Project duration: October 2015-December 2018.
Team: Emily Franzini, Greta Franzini, Gabriela Rotari, Melina Jander, Marco Büchler, Mahdi Solhdoust, Franziska Pannach
Consultant: Thierry Declerck.

Project presentations

Updates and existing results of the project have been presented as:

  • A conference presentation at the Digital Humanities in Estonia A° 2015: Conference on translingual and transcultural digital humanities in Tartu, Estonia;
  • An invited talk at the Généalogies et intertextualités numérique: L’atelier du Bodmer Lab in Geneva, Switzerland;
  • An invited talk at the Digital Scholarship Seminar at the National University of Ireland in Galway, Ireland;
  • A poster at the Digital Humanities 2016 Conference in Kraków, Poland;
  • A panel presentation at the Digital Humanities 2016 Conference in Kraków, Poland.
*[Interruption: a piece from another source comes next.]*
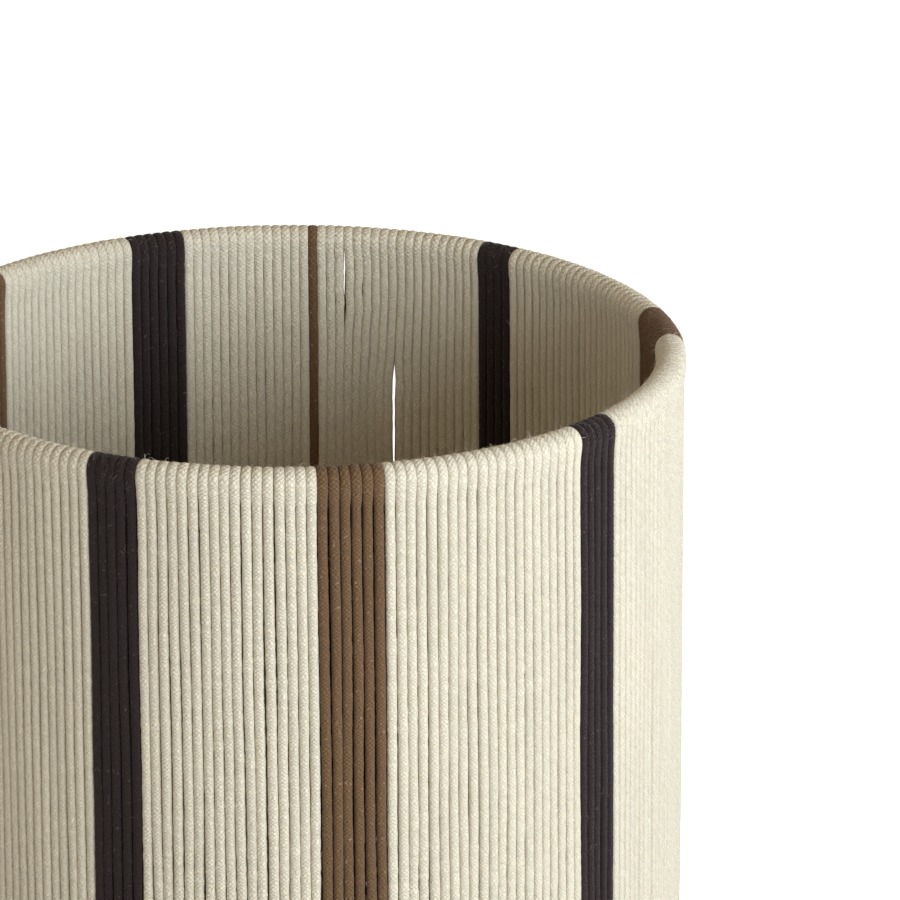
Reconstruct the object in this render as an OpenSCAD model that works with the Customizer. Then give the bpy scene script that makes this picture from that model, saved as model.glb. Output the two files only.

For more information about these presentations and to download all the materials, please visit our Output page.


Notes

1. Jacob and Wilhelm were active in Göttingen between 1825-1838. Jacob was employed as Professor and Head Librarian, and Wilhelm as Professor. They left Göttingen for refusing to sign a civil oath to the king. In financial difficulty, they moved to nearby Kassel.
2. David, A., David, M. E. (1964) ‘A Literary Approach to the Brothers Grimm’, Journal of the Folklore Institute, 1(3), pp. 180-196 [Online]. Available at: http://www.jstor.org/stable/3813902 (Accessed: 26 October 2015).
3. In December 2015, e-codices released a digitised copy of the oldest surviving handwritten manuscript of the Kinder- und Hausmärchen. You can view it at: http://www.e-codices.unifr.ch/en/fmb/ms-Grimm-G-072-001/2r (Accessed: 21 January 2016).

4. Read the full entry at: https://goo.gl/809JU5 (Accessed: 21 January 2016).
5. Available at: http://www.ruthenia.ru/folklore/thompson/ (Accessed: 21 January 2016).
6. From the 1812 edition of the Kinder- und Hausmärchen.
7. Schneewittchen, Vom Fischer und seiner Frau and Der gestiefelte Kater respectively.